Directive | Scan the records below for the line containing "The FreeCAD and" and the line containing "LEAVE = (0.003, 0.01)". Copy both, plus every line between, exactly.

————

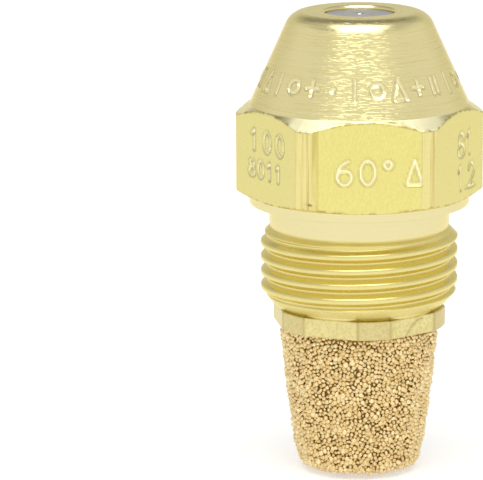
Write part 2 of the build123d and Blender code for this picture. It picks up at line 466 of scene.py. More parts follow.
def make_nozzle_body():
    """The body's whole skin as one closed sheet, from the tip down the outside and back up the bore. The
    hexagon's edges are where its flats meet the turned shoulder and chamfer, slightly ragged. The threads are
    added to the radius, and the struck marks are pushed in along the normal."""
    angles, hex_r, strip = hexagon_columns(hex_flat_r, hex_corner_r, flat_front, 66, 10)
    ragged = 0.011 * value_noise(angles * 37, angles * 3, 5) + 0.008 * value_noise(angles * 83, angles * 7, 6)
    shoulder_slope = (cone_base_z - hex_edge_high_z) / (hex_corner_r - cone_base_r)
    chamfer_slope = (hex_edge_low_z - hex_low_z) / (hex_corner_r - hex_flat_r)
    hex_top = hex_edge_high_z + (hex_corner_r - hex_r) * shoulder_slope + ragged
    hex_bottom = hex_edge_low_z - (hex_corner_r - hex_r) * chamfer_slope + np.roll(ragged, 41)
    collar_high_z = hex_edge_low_z - (hex_corner_r - collar_r) * chamfer_slope
    round_cut = tip_round_r * tan((pi / 2 - cone_lean) / 2)
    round_corner_r = cone_base_r - (tip_z - cone_base_z) * tan(cone_lean)
    lip_z = tip_z - tip_lip
    radius, height, on = named_outline([
        ("tip_rim", 2, (tip_hole_r, tip_z - tip_hole_break, 0.03)),
        ("tip_flat", 7, (tip_hole_r + tip_hole_break, tip_z, 0.05)),
        ("cone", 50, (round_corner_r, tip_z, round_cut, 12)),
        ("shoulder", 7, (cone_base_r, cone_base_z, 0.06)),
        ("flats", 56, (hex_r, hex_top, 0.05)),
        ("chamfer", 3, (hex_r, hex_bottom, 0.04)),
        ("collar", 5, (collar_r, collar_high_z, 0.03)),
        ("under", 5, (collar_r, collar_low_z, 0.05)),
        ("neck", 6, (neck_r, collar_low_z, 0.15)),
        ("thread", 76, (neck_r, outer_start_z + 0.1, 0)),
        ("rear_edge", 3, (outer_end_r, outer_end_z, 0.05)),
        ("rear_face", 2, (rear_face_r, 0.0, 0.03)),
        ("bore_edge", 2, (bore_r + bore_break, 0.0, 0.03)),
        ("bore_thread", 38, (bore_r, bore_break, 0.03)),
        ("bore", 3, (bore_r, bore_thread_high_z, 0)),
        ("bore_end", 3, (bore_r, bore_end_z, 0.05)),
        ("chamber", 3, (chamber_r, bore_end_z, 0.05)),
        ("lip", 2, (chamber_r, lip_z, 0.05)),
        ("tip_hole", 2, (tip_hole_r, lip_z, 0.05)),
    ])
    angle = np.broadcast_to(angles, radius.shape)
    radius, ridge = cut_threads(radius, height, angle, on)
    nick = np.exp(-((angle - nick_angle) / 0.028) ** 2 - ((height - nick_z) / nick_height) ** 2)
    radius = radius - nick_depth * nick * on["flats"]
    points = np.stack([radius * np.cos(angle), radius * np.sin(angle), height], -1)
    mark = np.zeros_like(radius)
    strike_flats(points, mark, angles, radius, height, np.flatnonzero(on["flats"]))
    strike_band(points, mark, angles, height, np.flatnonzero(on["cone"]))

    turned = on["cone"] | on["tip_flat"] | on["shoulder"] | on["collar"] | on["under"] | on["neck"]
    near_hexagon = on["flats"] | on["shoulder"] | on["chamfer"]
    flat, streaked = flat_layers(angles, strip)
    burnish = smooth_step(hex_flat_r + 0.15, hex_flat_r + 0.65, hex_r)
    values = {
        "turned": np.where(turned, 1.0, 0.0),
        "flat": np.where(on["flats"], flat, 0.0),
        "strip": np.where(on["flats"], streaked, 0.0),
        "edge": np.where(near_hexagon, edge_wear(angles, height, hex_top, hex_bottom), 0.0),
        # The roots' share, which tints them deeper gold: painted groove shade
        "root": np.where(on["thread"] & (height > root_shade_low_z), np.sqrt(1 - ridge), 0.0),
        "thread": np.where(on["thread"], 1.0, 0.0),
        "mark": mark,
        "burnish": np.where(on["shoulder"], burnish, 0.0),
        "cone": np.where(on["cone"] | on["tip_flat"], 1.0, np.where(turned, 0.25, 0.0)),
    }
    every = ring_steps(on)
    rings = [row[::step] for row, step in zip(points, every)]
    layers = {
        key: [row[::step] for row, step in zip(np.broadcast_to(layer, radius.shape), every)]
        for key, layer in values.items()
    }
    return ring_mesh("nozzle_body_skin", rings, True, layers)


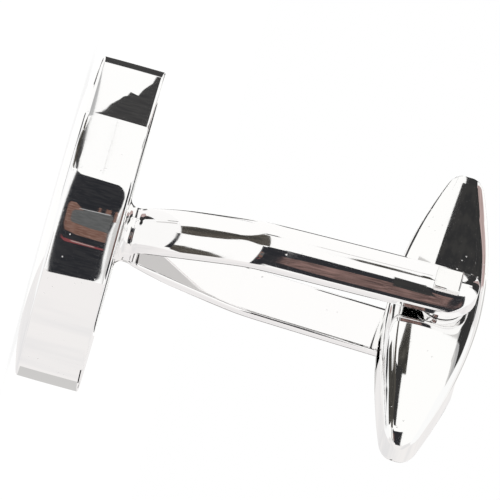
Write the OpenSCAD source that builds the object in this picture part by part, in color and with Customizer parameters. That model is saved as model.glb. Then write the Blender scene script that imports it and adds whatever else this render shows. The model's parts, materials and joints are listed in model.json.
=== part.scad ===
// Cufflink with a round polished head, a wishbone fork and a swivelling torpedo toggle.
// The front face lies on Z = 0 and the post runs up along +Z.
// The toggle is drawn open, crosswise along X, and it turns on a square pin along Y.
// All lengths are in millimetres.

/* [Head] */
// Diameter of the round head
head_d = 18; // [16:0.5:20]
// Thickness of the head, from the front face to the back face
head_t = 4; // [3:0.25:5]
// Diameter of the flat middle of the front face
head_flat_d = 11; // [9:0.5:12]
// Height of the softly domed border around the flat middle
crown_h = 0.5; // [0.3:0.05:0.7]
// Broken edge on the rims of the head
head_edge = 0.12; // [0.06:0.02:0.2]
// Depth of the socket in the back that the fork and its braze are seated in
socket_depth = 0.3; // [0.2:0.05:0.5]

/* [Fork] */
// Diameter of the round neck
neck_d = 3.04; // [2.96:0.04:3.2]
// Height of the round neck above the head's back
neck_h = 0.5; // [0.45:0.05:0.65]
// Height of the shoulders above the head's back
shoulder_h = 1.5; // [1.3:0.1:1.9]
// Width over the shoulders, where the quick widening above the neck ends
shoulder_w = 3.95; // [3.8:0.05:4.3]
// Breadth of an arm, along the toggle
arm_b = 3.04; // [2.88:0.04:3.08]
// Thickness of an arm at its edges
arm_t = 0.44; // [0.4:0.02:0.6]
// How far an arm's half-round outer face bulges over its edges
arm_crown = 0.85; // [0.7:0.05:0.9]
// Rounding of an arm's outer edges
arm_edge_r = 0.2; // [0.1:0.05:0.25]
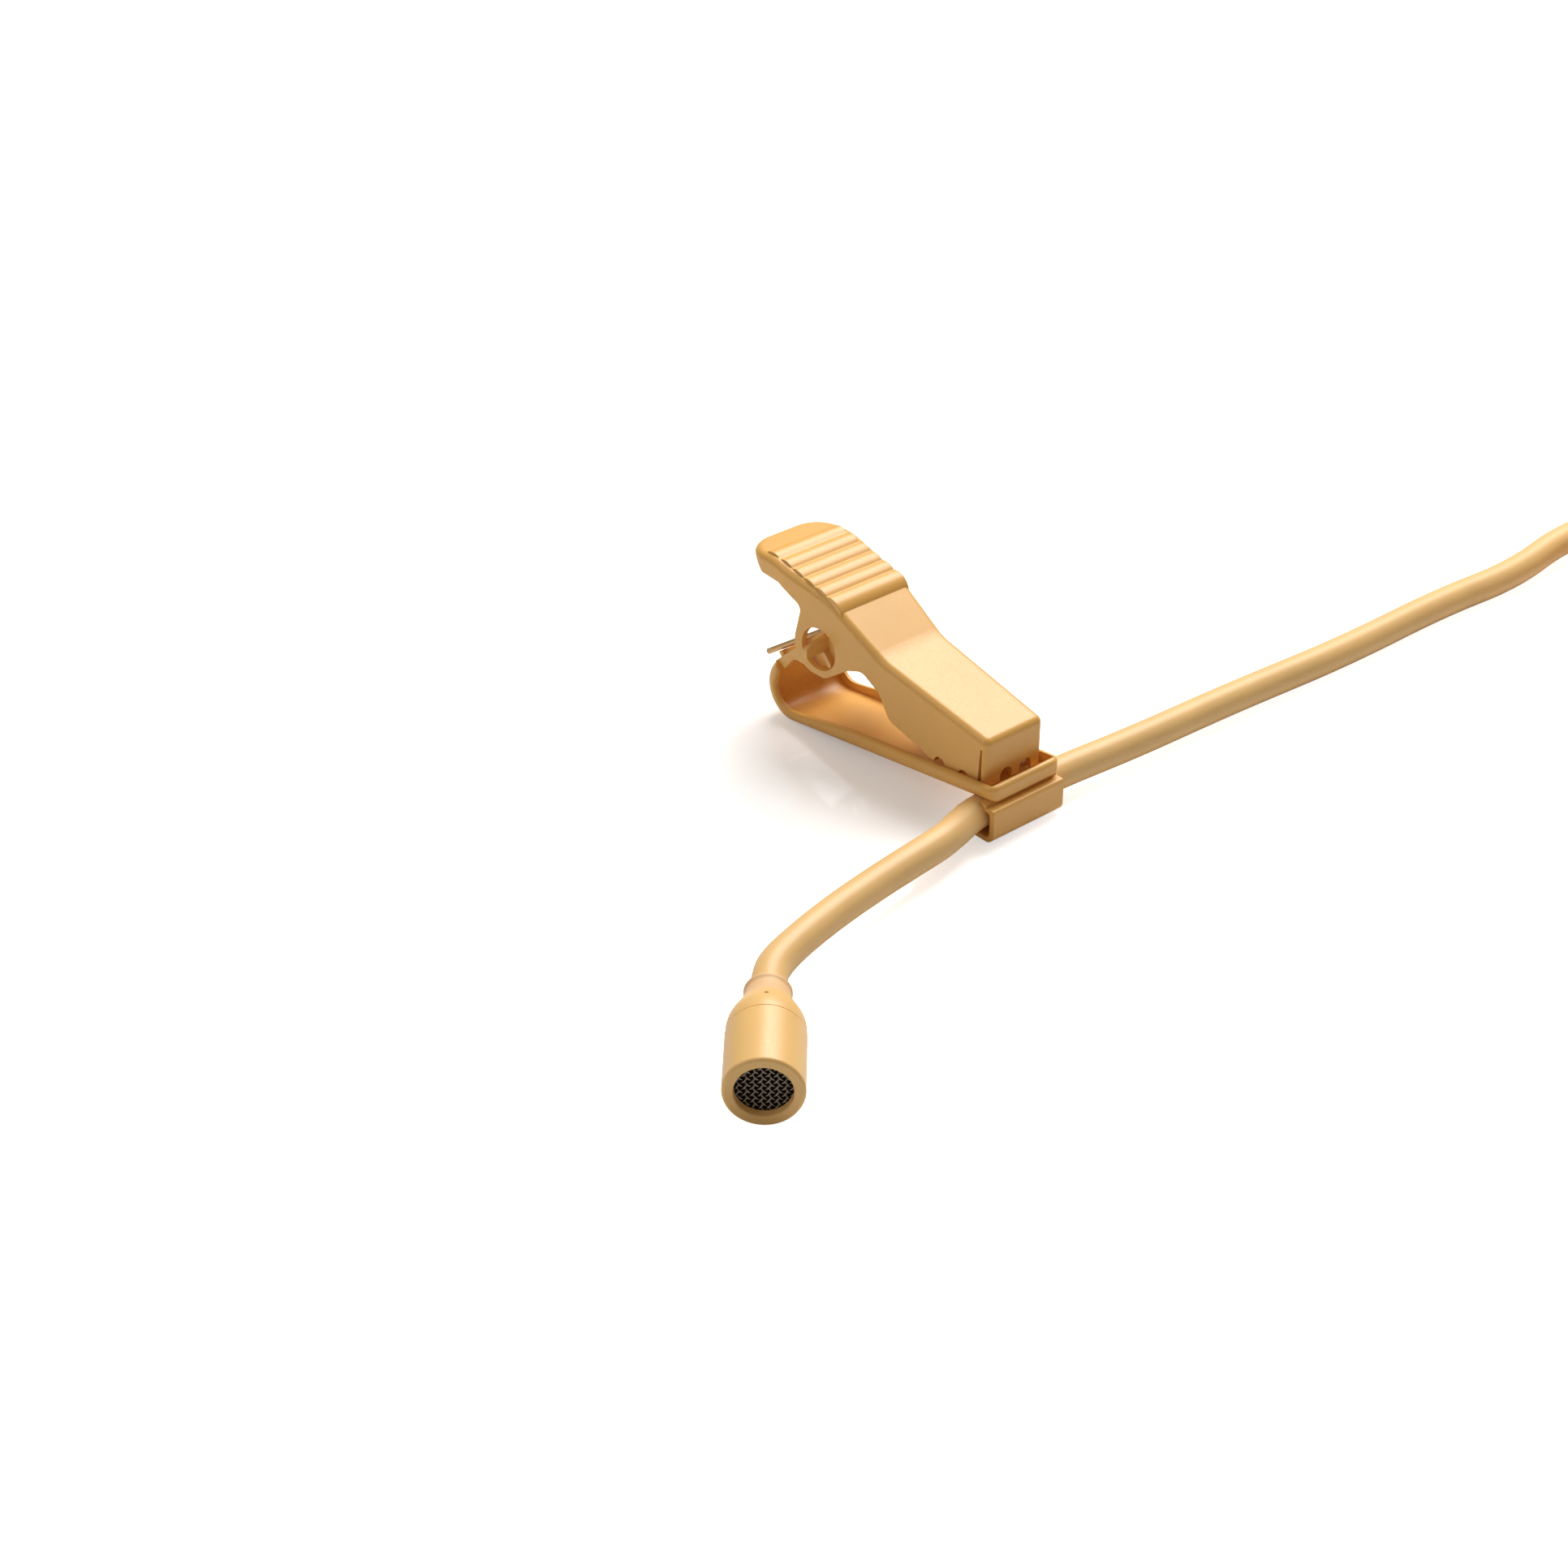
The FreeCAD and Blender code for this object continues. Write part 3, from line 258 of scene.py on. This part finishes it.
CABLE_START = [
    (0.014587, -0.014594, 0.00325),
    (0.013169, -0.01333, 0.00325),
    (0.0119, -0.0115, 0.00322),
    (0.01072, -0.0081, 0.00314),
    (0.00935, -0.0029, 0.00298),
    (0.00825, 0.003, 0.0028),
    (0.0075, 0.0082, 0.00267),
    (0.00695, 0.0122, 0.00256),
    (0.0054, 0.0164, 0.00245),
    (0.0054, 0.0205, 0.00245),
    (0.0054, 0.0269, 0.00245),
    (0.00595, 0.0365, 0.0022),
    (0.0059, 0.05, 0.00175),
    (0.00675, 0.065, 0.0015),
    (0.0066, 0.08, 0.0015),
    (0.0077, 0.0905, 0.00155),
]
CABLE_END = [(0.0603, 0.0925, 0.0049), (0.0603, 0.084, 0.0049)]
# how far before the coil's start and after its end the cable's free points lie
ARRIVE = (0.0115, 0.003)
LEAVE = (0.003, 0.01)


def coil_point(turn):
    """The cable's middle after so many turns: in along the lower layer, and out again along the upper one."""
    half = COIL_TURNS / 2
    radius = COIL_RADIUS - COIL_STEP * half / 2 + COIL_STEP * abs(turn - half)
    radius /= math.cos(math.pi / COIL_POINTS_PER_TURN)
    climb = min(max((turn - half) * 2 + 0.5, 0), 1)
    rise = COIL_STEP * (1 - math.cos(math.pi * climb)) / 2
    angle = math.pi - 2 * math.pi * turn
    return COIL + Vector((radius * math.cos(angle), radius * math.sin(angle), rise))


def cable():
    count = int(COIL_TURNS * COIL_POINTS_PER_TURN)
    turns = [coil_point(k / COIL_POINTS_PER_TURN) for k in range(count + 1)]
    arrive = (turns[1] - turns[0]).normalized()
    leave = (turns[-1] - turns[-2]).normalized()
    points = [Vector(p) for p in CABLE_START] + [turns[0] - arrive * before for before in ARRIVE]
    points += turns + [turns[-1] + leave * after for after in LEAVE] + [Vector(p) for p in CABLE_END]
    curve = bpy.data.curves.new("cable", "CURVE")
    curve.dimensions = "3D"
    spline = curve.splines.new("NURBS")
    spline.points.add(len(points) - 1)
    for spot, point in zip(spline.points, points):
        spot.co = (*point, 1)
    spline.order_u = 3
    spline.use_endpoint_u = True
    spline.resolution_u = 6
    curve.bevel_depth = CABLE_DIAMETER / 2
    curve.bevel_resolution = 5
    made = link("cable", curve, JACKET)
    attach(made, "microphone")
    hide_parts("cable_front", "cable_rear", "cable_coil", "cable_tail")


# The capsule


def capsule_point(along, right, up):
    turn = Matrix.Rotation(CAPSULE_HEADING, 3, "Z")
    return CAPSULE + turn @ Vector((along, right, up))


GRILLE_MIDDLE = 0.011075
GRILLE_REACH = 0.00275
WIRE_PITCH = 0.00044
WIRE_RADIUS = 0.000085
# how far a wire swings to each side of the mesh's middle, in wire radii
WEAVE = 0.95


def grille():
    """A plain weave of fine wires laid at 45 degrees, each going over and under the ones across it."""
    mesh = bmesh.new()
    count = int(GRILLE_REACH / WIRE_PITCH)
    slant = math.sqrt(0.5)
    for across in (False, True):
        for row in range(-count, count + 1):
            offset = row * WIRE_PITCH
            reach = math.sqrt(max(GRILLE_REACH ** 2 - offset ** 2, 0))
            steps = max(int(reach / WIRE_PITCH * 5), 2)
            points = []
            for k in range(-steps, steps + 1):
                run = reach * k / steps
                over = math.cos(math.pi * (run / WIRE_PITCH + row + across))
                depth = GRILLE_MIDDLE + over * WIRE_RADIUS * WEAVE
                x, y = (run, offset) if across else (offset, run)
                points.append(capsule_point(depth, (x + y) * slant, (x - y) * slant))
            wire = tube_mesh("wire", points, WIRE_RADIUS, sides=8)
            mesh.from_mesh(wire)
            bpy.data.meshes.remove(wire)
    for face in mesh.faces:
        face.smooth = len(face.verts) == 4
    data = bpy.data.meshes.new("woven_grille")
    mesh.to_mesh(data)
    mesh.free()
    made = link("woven_grille", data, WIRE)
    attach(made, "microphone")
    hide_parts("front_grille")


# The clip

SPRING_RADIUS = 0.00132
SPRING_HALF = 0.00145
SPRING_WIRE = 0.0006
SPRING_DOWN = math.radians(215)
SPRING_UP = math.radians(122)
LOWER_LEG = 0.0102
UPPER_LEG = 0.00775
LEG_STEPS = 12
COIL_STEPS = 132


def spring():
    """The wound wire: its near leg lies along the lower jaw and its far one along the lever."""
    first = SPRING_DOWN - math.pi / 2
    sweep = first - (SPRING_UP + math.pi / 2 - 2 * math.pi) + 4 * math.pi
    rate = 2 * SPRING_HALF / sweep

    def place(turned):
        angle = first - turned
        circle = Vector((math.cos(angle), 0, math.sin(angle))) * SPRING_RADIUS
        return PIVOT + circle + Vector((0, rate * turned - SPRING_HALF, 0))

    def heading(turned):
        angle = first - turned
        return Vector((SPRING_RADIUS * math.sin(angle), rate, -SPRING_RADIUS * math.cos(angle))).normalized()

    lower = [place(0) - heading(0) * LOWER_LEG * (LEG_STEPS - k) / LEG_STEPS for k in range(LEG_STEPS)]
    coils = [place(sweep * k / COIL_STEPS) for k in range(COIL_STEPS + 1)]
    upper = [coils[-1] + heading(sweep) * UPPER_LEG * k / LEG_STEPS for k in range(1, LEG_STEPS + 1)]
    data = tube_mesh("spring_wire", lower + coils + upper, SPRING_WIRE / 2)
    made = link("spring_wire", data, SPRING)
    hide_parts("torsion_spring")
    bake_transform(made)


# The floor and the light

WARM_LIGHT = (0.20, 0.17, 0.13, 1)
WHITE_SEEN = (1, 1, 1, 1)
FLOOR_REACH = 4
# just below the object, so that nothing lies in the floor
FLOOR_DROP = 0.00002
FLOOR_WHITE = (0.93, 0.93, 0.93, 1)
FLOOR_GLOSS = 0.1
# the floor's glow for the camera: least round this place under the clip, and most from the far distance on
SHADOW_MIDDLE = (-0.010, 0.014, 0)
GLOW_NEAR, GLOW_FAR = 0.008, 0.026
GLOW_LEAST, GLOW_MOST = 0.28, 0.88


def make_world():
    """White where the camera sees it, and a dim warm light everywhere else."""
    world = bpy.data.worlds.new("world")
    world.use_nodes = True
    bpy.context.scene.world = world
    tree = world.node_tree
    background = tree.nodes["Background"]
    seen = add(tree, "LightPath").outputs["Is Camera Ray"]
    colour = add(tree, "MixRGB", {"Fac": seen, "Color1": WARM_LIGHT, "Color2": WHITE_SEEN})
    tree.links.new(colour.outputs[0], background.inputs["Color"])
    background.inputs["Strength"].default_value = 1


def make_floor():
    """A white glossy floor that glows a little for the camera, so that most of it shows as plain white."""
    data = bpy.data.meshes.new("floor")
    signs = ((-1, -1), (1, -1), (1, 1), (-1, 1))
    data.from_pydata([(FLOOR_REACH * x, FLOOR_REACH * y, 0) for x, y in signs], [], [(0, 1, 2, 3)])
    floor = bpy.data.objects.new("floor", data)
    floor.location.z = -FLOOR_DROP
    bpy.context.scene.collection.objects.link(floor)
    made = bpy.data.materials.new("floor")
    made.use_nodes = True
    tree = made.node_tree
    surface = tree.nodes["Principled BSDF"]
    surface.inputs["Base Color"].default_value = FLOOR_WHITE
    surface.inputs["Roughness"].default_value = FLOOR_GLOSS
    path = add(tree, "LightPath")
    place = add(tree, "TexCoord").outputs["Object"]
    apart = add(tree, "VectorMath", {0: place, 1: SHADOW_MIDDLE}, operation="DISTANCE").outputs["Value"]
    reach = {"Value": apart, "From Min": GLOW_NEAR, "From Max": GLOW_FAR}
    reach.update({"To Min": GLOW_LEAST, "To Max": GLOW_MOST})
    haze = add(tree, "MapRange", reach, interpolation_type="SMOOTHSTEP")
    strength = add(tree, "Math", {0: path.outputs["Is Camera Ray"], 1: haze.outputs["Result"]},
                   operation="MULTIPLY")
    glow = add(tree, "Emission", {"Color": WHITE_SEEN, "Strength": strength.outputs[0]})
    both = add(tree, "AddShader")
    tree.links.new(surface.outputs[0], both.inputs[0])
    tree.links.new(glow.outputs[0], both.inputs[1])
    tree.links.new(both.outputs[0], tree.nodes["Material Output"].inputs["Surface"])
    data.materials.append(made)


make_camera()
dress_cad_nodes()
cable()
grille()
spring()
make_floor()
make_world()
lamp("softbox", (0.12, 0.29, 0.43), size=0.36, power=3.3)
lamp("fill", (-0.35, -0.12, 0.30), size=0.3, power=0.35)
bpy.context.scene.view_settings.view_transform = "Standard"
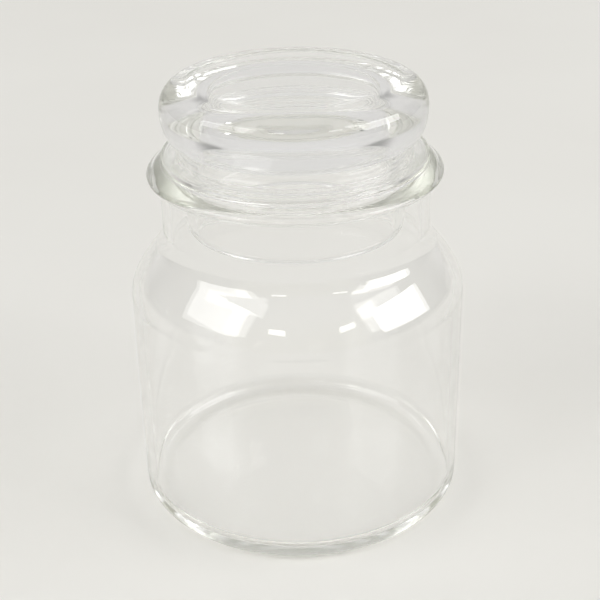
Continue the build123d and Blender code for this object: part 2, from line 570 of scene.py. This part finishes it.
def lights():
    """On each side a window with a dimmer curtain and blind, and two lamps behind the camera.

    The lamps show in the glass and don't light the floor.
    """
    window("window_left", -109, 34, 42, 20, 2.5, 25)
    window("window_right", 96, 24, 42, 20, 4.2, -30)
    window("curtain_left", -134, 38, 14, 18, 1.5)
    window("curtain_right", 122, 34, 12, 20, 1.8)
    window("blind_left", -118, 47, 40, 9, 1.3, 25)
    window("blind_right", 107, 38, 34, 10, 1.5, -30)
    for name, azimuth, elevation in (("lamp_left", -163.5, 37.5), ("lamp_right", 142.5, 36)):
        lamp = window(name, azimuth, elevation, 10, 3.5, 4.5)
        lamp.visible_diffuse = False


def camera():
    """The camera in front of the jar, looking down at it."""
    data = bpy.data.cameras.new("camera")
    data.lens = CAMERA_LENS
    data.sensor_width = CAMERA_SENSOR
    data.clip_start = 0.01
    eye = bpy.data.objects.new("camera", data)
    place = Matrix.Translation((0, -CAMERA_DISTANCE, CAMERA_HEIGHT))
    yaw = Matrix.Rotation(math.radians(CAMERA_YAW), 4, "Z")
    pitch = Matrix.Rotation(math.radians(90 - CAMERA_PITCH), 4, "X")
    roll = Matrix.Rotation(math.radians(CAMERA_ROLL), 4, "Z")
    eye.matrix_world = place @ yaw @ pitch @ roll
    bpy.context.scene.collection.objects.link(eye)
    bpy.context.scene.camera = eye


def light_paths():
    """Lets light go through and along thick glass as far as it really does."""
    scene = bpy.context.scene
    scene.view_settings.view_transform = "Standard"
    cycles = scene.cycles
    cycles.caustics_refractive = True
    cycles.caustics_reflective = True
    cycles.blur_glossy = 0.0
    cycles.max_bounces = GLASS_BOUNCES
    cycles.transmission_bounces = GLASS_BOUNCES
    cycles.glossy_bounces = GLASS_BOUNCES
    cycles.diffuse_bounces = 8
    cycles.transparent_max_bounces = 32


camera()
jar_glass = glass("jar_glass_blown", (1.0, 1.0, 0.35), 60, 0.00004, 6.5)
lid_glass = glass("lid_glass_pressed", (1.0, 1.0, 1.0), 70, 0.000004, 5.5)
add_piece("jar_glass_body", jar_section(), jar_glass, "jar", "jar_body", blown)
add_piece("lid_glass_stopper", lid_section(), lid_glass, "lid", "stopper_lid")
add_piece("clear_sealing_ring", ring_section(), seal_plastic(), "seal", "sealing_ring")
floor()
surroundings()
lights()
light_paths()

————

Correct result |
The FreeCAD and Blender code for this object continues. Write part 3, from line 258 of scene.py on. This part finishes it.
CABLE_START = [
    (0.014587, -0.014594, 0.00325),
    (0.013169, -0.01333, 0.00325),
    (0.0119, -0.0115, 0.00322),
    (0.01072, -0.0081, 0.00314),
    (0.00935, -0.0029, 0.00298),
    (0.00825, 0.003, 0.0028),
    (0.0075, 0.0082, 0.00267),
    (0.00695, 0.0122, 0.00256),
    (0.0054, 0.0164, 0.00245),
    (0.0054, 0.0205, 0.00245),
    (0.0054, 0.0269, 0.00245),
    (0.00595, 0.0365, 0.0022),
    (0.0059, 0.05, 0.00175),
    (0.00675, 0.065, 0.0015),
    (0.0066, 0.08, 0.0015),
    (0.0077, 0.0905, 0.00155),
]
CABLE_END = [(0.0603, 0.0925, 0.0049), (0.0603, 0.084, 0.0049)]
# how far before the coil's start and after its end the cable's free points lie
ARRIVE = (0.0115, 0.003)
LEAVE = (0.003, 0.01)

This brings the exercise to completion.